Practical Accommodation for Remote Music Learning
The switch to remote learning has posed challenges in every discipline, but Terry’s first obstacles were very practical. Unlike many musicians in the Conservatory of Music, percussionists don’t typically own the instruments they practice on. Drum sets and keyboard percussion instruments are owned by the conservatory, and students visit the studio for lessons and independent practice. How can you teach music when the student has no instrument to play?
Fortunately, solutions were found; students were able to borrow school equipment to take home, sometimes switching to more portable instruments for the remainder of the semester. Terry even loaned out instruments from his personal collection.
Technical challenges were the next hurdle. From inconsistent internet services, to the complexities of connecting audio equipment with Canvas and Zoom, the adjustment to remote lessons has taken a lot of problem solving. During a recent ensemble practice session, the Zoom/Canvas interface froze, and precious class time was used up trying to fix the problem.
In order to make the best use of their virtual time together, Terry has begun to record videos of himself demonstrating techniques and styles for students to review before their online meetings. Each video can take up to six hours to produce, but it’s a resource that can be reused in the future.
“Heading into spring break, I realized that, well, I don’t want to create solutions that are just for spring, 2020, because I know that I could be creating new ways of approaching my teaching.” In the long run, he says, he wouldn’t be surprised if it improves both the quality of instruction, while also making a more efficient use of time for himself and his students.
“I think that there’s some lemonade to be made out of these lemons,” he says. “I’m sure there’s going to be a lot of us that can actually become better, more effective teachers, changing up our modalities here.”
Responding to Student Needs in Stressful Times
Beyond reconceptualizing the classroom concept, Terry has been mindful of the other stresses on student lives during the current crisis. Making music, he says, should more than anything be fun right now.
“I love the idea of making it a stress reliever for the students. If I can do that, if I can thread that needle, then absolutely that’s where my mind is at.” In a normal semester, the professor sets the agenda, sets the tone and the standards, but the campus closure has led to a more collaborative process. “I want to find out, hey, how are we all going to walk away from this feeling that we made the best out of a bad situation?”
One of Terry’s students, Matthew Seals ’23, a percussion performance major, has appreciated this more collaborative approach. “The best thing to come out of remote learning is the opportunity it has provided the entire percussion studio and me to approach this issue and to be able to find solutions as a group, allowing us to rethink class expectations and take more control of the situation.”
Other students are finding value in learning to work more independently. “I’ve spent the last couple years developing a pretty self-sufficient solo project,” says Jared Murphy ’20, “and now I can just hit up Dr. Terry if I have a question or want to show him something.”

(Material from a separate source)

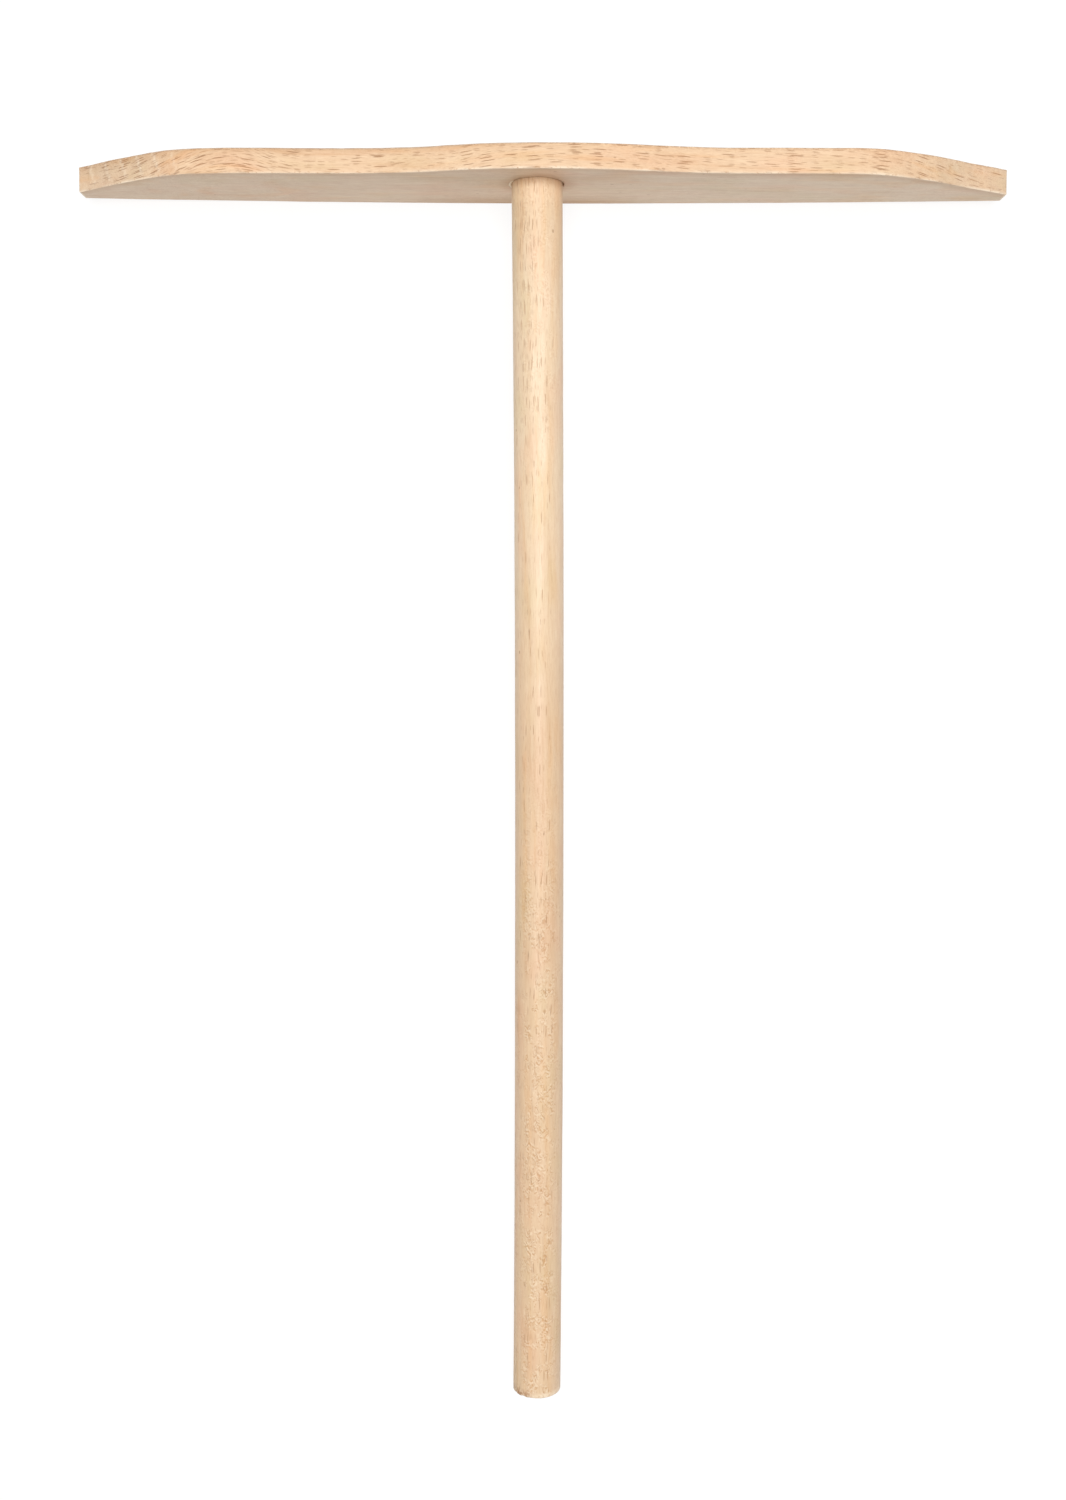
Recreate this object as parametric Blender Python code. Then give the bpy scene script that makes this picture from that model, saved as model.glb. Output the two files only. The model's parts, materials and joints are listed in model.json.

Terry credits Chapman’s emphasis on personalized education with helping to ease this transition to remote learning. “It’s so fortunate to be teaching music at a school that values personalized education and small class ratios. It’s the assumption from the very beginning, from when I first meet a student … through Commencement that this is not a just a teacher-student relationship. This is a mentor and mentee.”
Says Terry, “I’m here to teach specific things about music — how to play flams and paradiddles, 16th notes and jazz drums, or whatever. But I’m also here to really just be a resource as a young musical artist evolves into a pre-professional musical artist. And that’s really a comprehensive relationship, you know. I have not found yet that the campus closure and the move to online instruction really affects that dynamic at all.”